The Evo 4G, $199 with a two-year contract and rebate, is the first smart phone made for Sprint's fourth-generation wireless network, which is available in Seattle and a few dozen other cities today. But the vast majority of the time, the phone was connected to the current-generation 3G network. It turns out there are gaps in the coverage area, and my house and my office are both in that 4G-free zone.

That means I usually couldn't surf the Web and chat on the phone at the same time. It also wouldn't let me upload a large video file over 3G, waiting instead to be connected to a Wi-Fi network. The upload did work from my car once I got a 4G signal a few blocks from home.

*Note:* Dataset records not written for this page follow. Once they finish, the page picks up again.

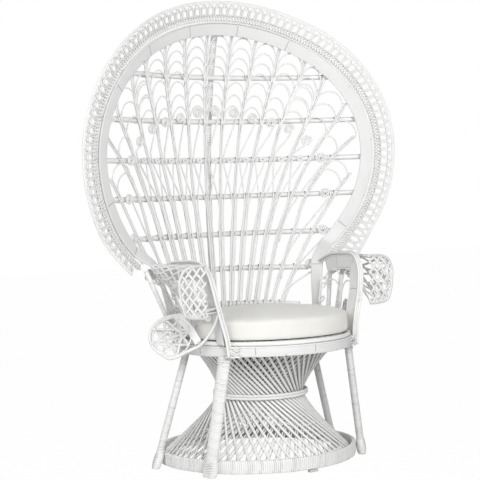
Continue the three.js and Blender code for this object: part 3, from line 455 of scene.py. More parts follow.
def band_finish():
    """Seams stand an even way apart in each lane, and chance leaves some of them out."""
    finish = Finish("painted_flat_cane")
    across, along = finish.parts(finish.map())[:2]
    lane = (across * lane_count).whole()
    cell = along / seam_pitch + lane * lane_shift_share
    number = finish.node("ShaderNodeCombineXYZ", None, {0: lane, 1: cell.whole()})
    chance = finish.node("ShaderNodeTexWhiteNoise", {"noise_dimensions": "2D"}, {"Vector": number})
    seam = abs(cell.part() - 0.5).within(0.008, 0.003) * chance.within(0.35, 0.36)
    grain = finish.noise(finish.surface(26.0, 6.0), 1.0, 4.0)
    blotches = finish.noise(finish.place(), 14.0)
    wear = grain.within(0.5, 0.8) * 0.3 + blotches.within(0.45, 0.8) * 0.25
    colour = finish.mix(seam * 0.8, finish.mix(wear, flat_white, flat_grey), seam_grey)
    relief = finish.bump(grain * 0.4 - seam, 0.0008, 0.7)
    return finish.set(base_color=colour, roughness=0.44 + wear * 0.2, normal=relief)


def deck_finish():
    """A chessboard says which strip is on top, and painted shade darkens that strip's edges."""
    finish = Finish("woven_seat_cane")
    ways = [way / deck_pitch for way in finish.parts(finish.place())[:2]]
    edges = [abs(way.part() - 0.5).within(0.38, 0.48) for way in ways]
    half = (ways[0].whole() + ways[1].whole()) * 0.5
    on_top = half.part() * 2.0
    # Painted shade along the edges of the strip that lies on top.
    gap = edges[0] * (1 - on_top) + edges[1] * on_top
    chance = finish.noise(finish.place(), 60.0)
    colour = finish.mix(chance.within(0.4, 0.75) * 0.5, paint_white, paint_grey)
    colour = finish.mix(gap, colour, weave_edge_shade_dark)
    relief = finish.bump(chance * 0.3 - gap, 0.001, 0.7)
    return finish.set(base_color=colour, roughness=0.5 + gap * 0.2, normal=relief)


wound_cane = wound_finish()
flat_cane = band_finish()
deck_cane = deck_finish()
print("finishes", wound_cane.name, flat_cane.name, deck_cane.name)


# %% [markdown]
# The cushion's cover is plain cotton, and the nails are dark metal. Cloth made thread by thread would be
# far too heavy for a pad of this size, so two sets of fine waves give the weave, and slow noise changes
# its tone.

# %% Finishes of cloth and nails
cloth_white, cloth_shade = (0.88, 0.872, 0.835), (0.80, 0.79, 0.75)
nail_dark, nail_pale = (0.10, 0.10, 0.10), (0.2, 0.2, 0.2)
thread_scale = 260.0


def cushion_finish():
    """Two sets of fine waves cross as warp and weft."""
    finish = Finish("white_cotton_cloth")
    threads = finish.node("ShaderNodeMapping", None, {"Vector": finish.place(), "Scale": (1, 1, 1.3)})
    warp, weft = [
        finish.node("ShaderNodeTexWave",
                    {"wave_type": "BANDS", "wave_profile": "SIN", "bands_direction": direction},
                    {"Vector": threads, "Scale": thread_scale, "Distortion": 0.6})
        for direction in ("X", "Y")
    ]
    slow = finish.noise(finish.place(), 9.0)
    fluff = finish.noise(finish.place(), 700.0, 2.0)
    weave = warp * weft
    colour = finish.mix(slow.within(0.35, 0.75) * 0.5 + weave * 0.2, cloth_white, cloth_shade)
    relief = finish.bump(weave + fluff * 0.6, 0.0004, 0.5)
    return finish.set(base_color=colour, roughness=0.9, normal=relief, sheen_weight=0.25, sheen_roughness=0.5)


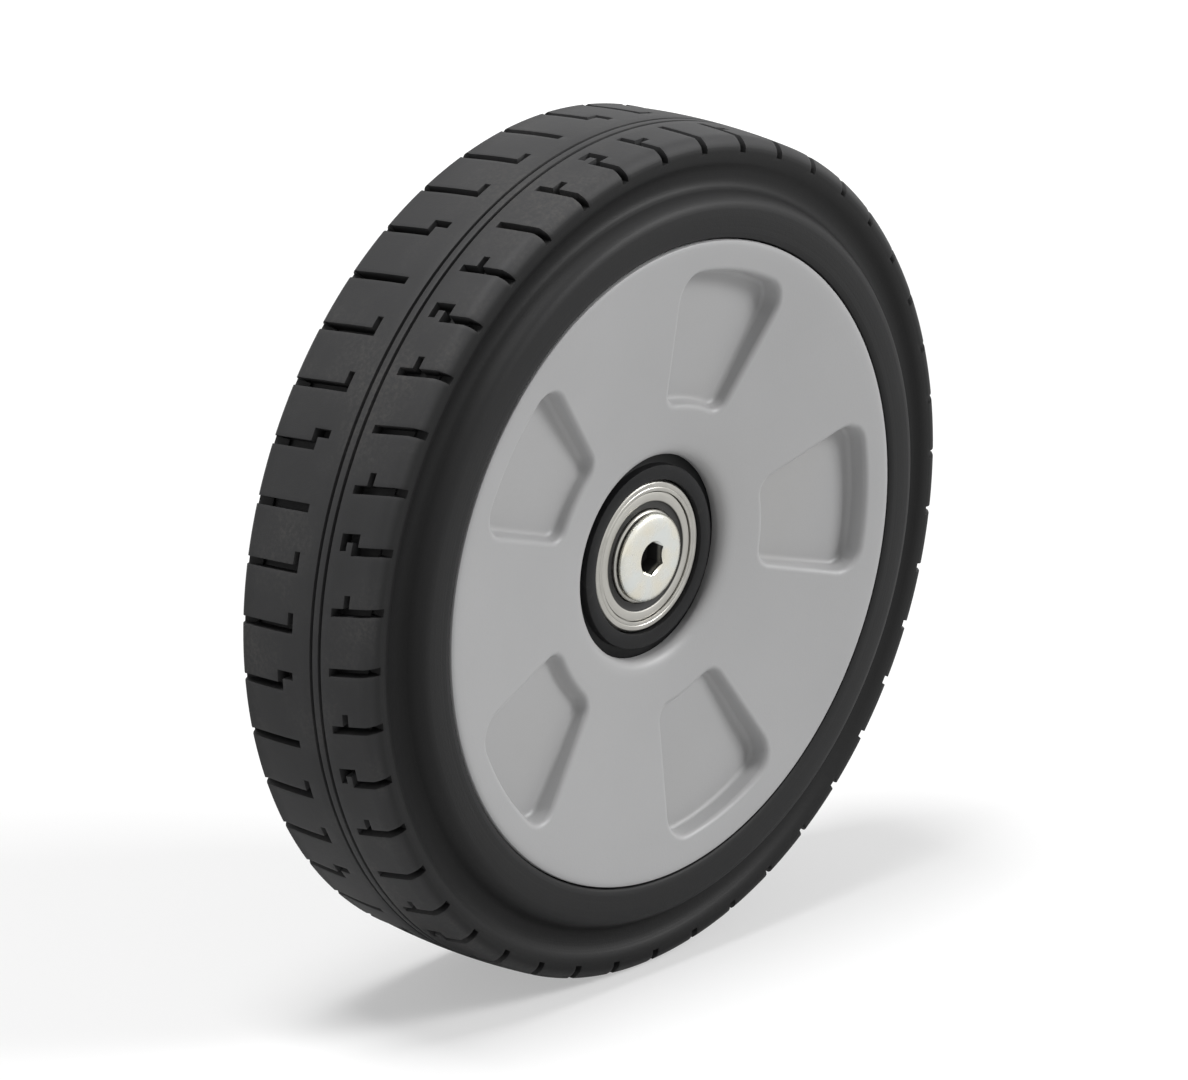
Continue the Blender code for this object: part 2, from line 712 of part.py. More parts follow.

Another disappointment was that the video-chat feature wasn't set up on the review unit from Sprint. I used the program, called Qik, to stream live video to a website, which seemed to work well over 3G without too much of a lag. Sprint says once the feature is working on the phones, I would have been able to chat with my parents, say, after they downloaded a desktop version of Qik.

All that said, I wouldn't pass on the Evo 4G completely.

It's a very good 3G phone. It's also a really big 3G phone, almost too big to fit in the back pocket of my jeans comfortably. It has a massive 4.3-inch screen, noticeably larger than the iPhone's 3.5-inch screen and the 3.7-inch screen on the Droid Incredible, which HTC recently launched through Verizon Wireless.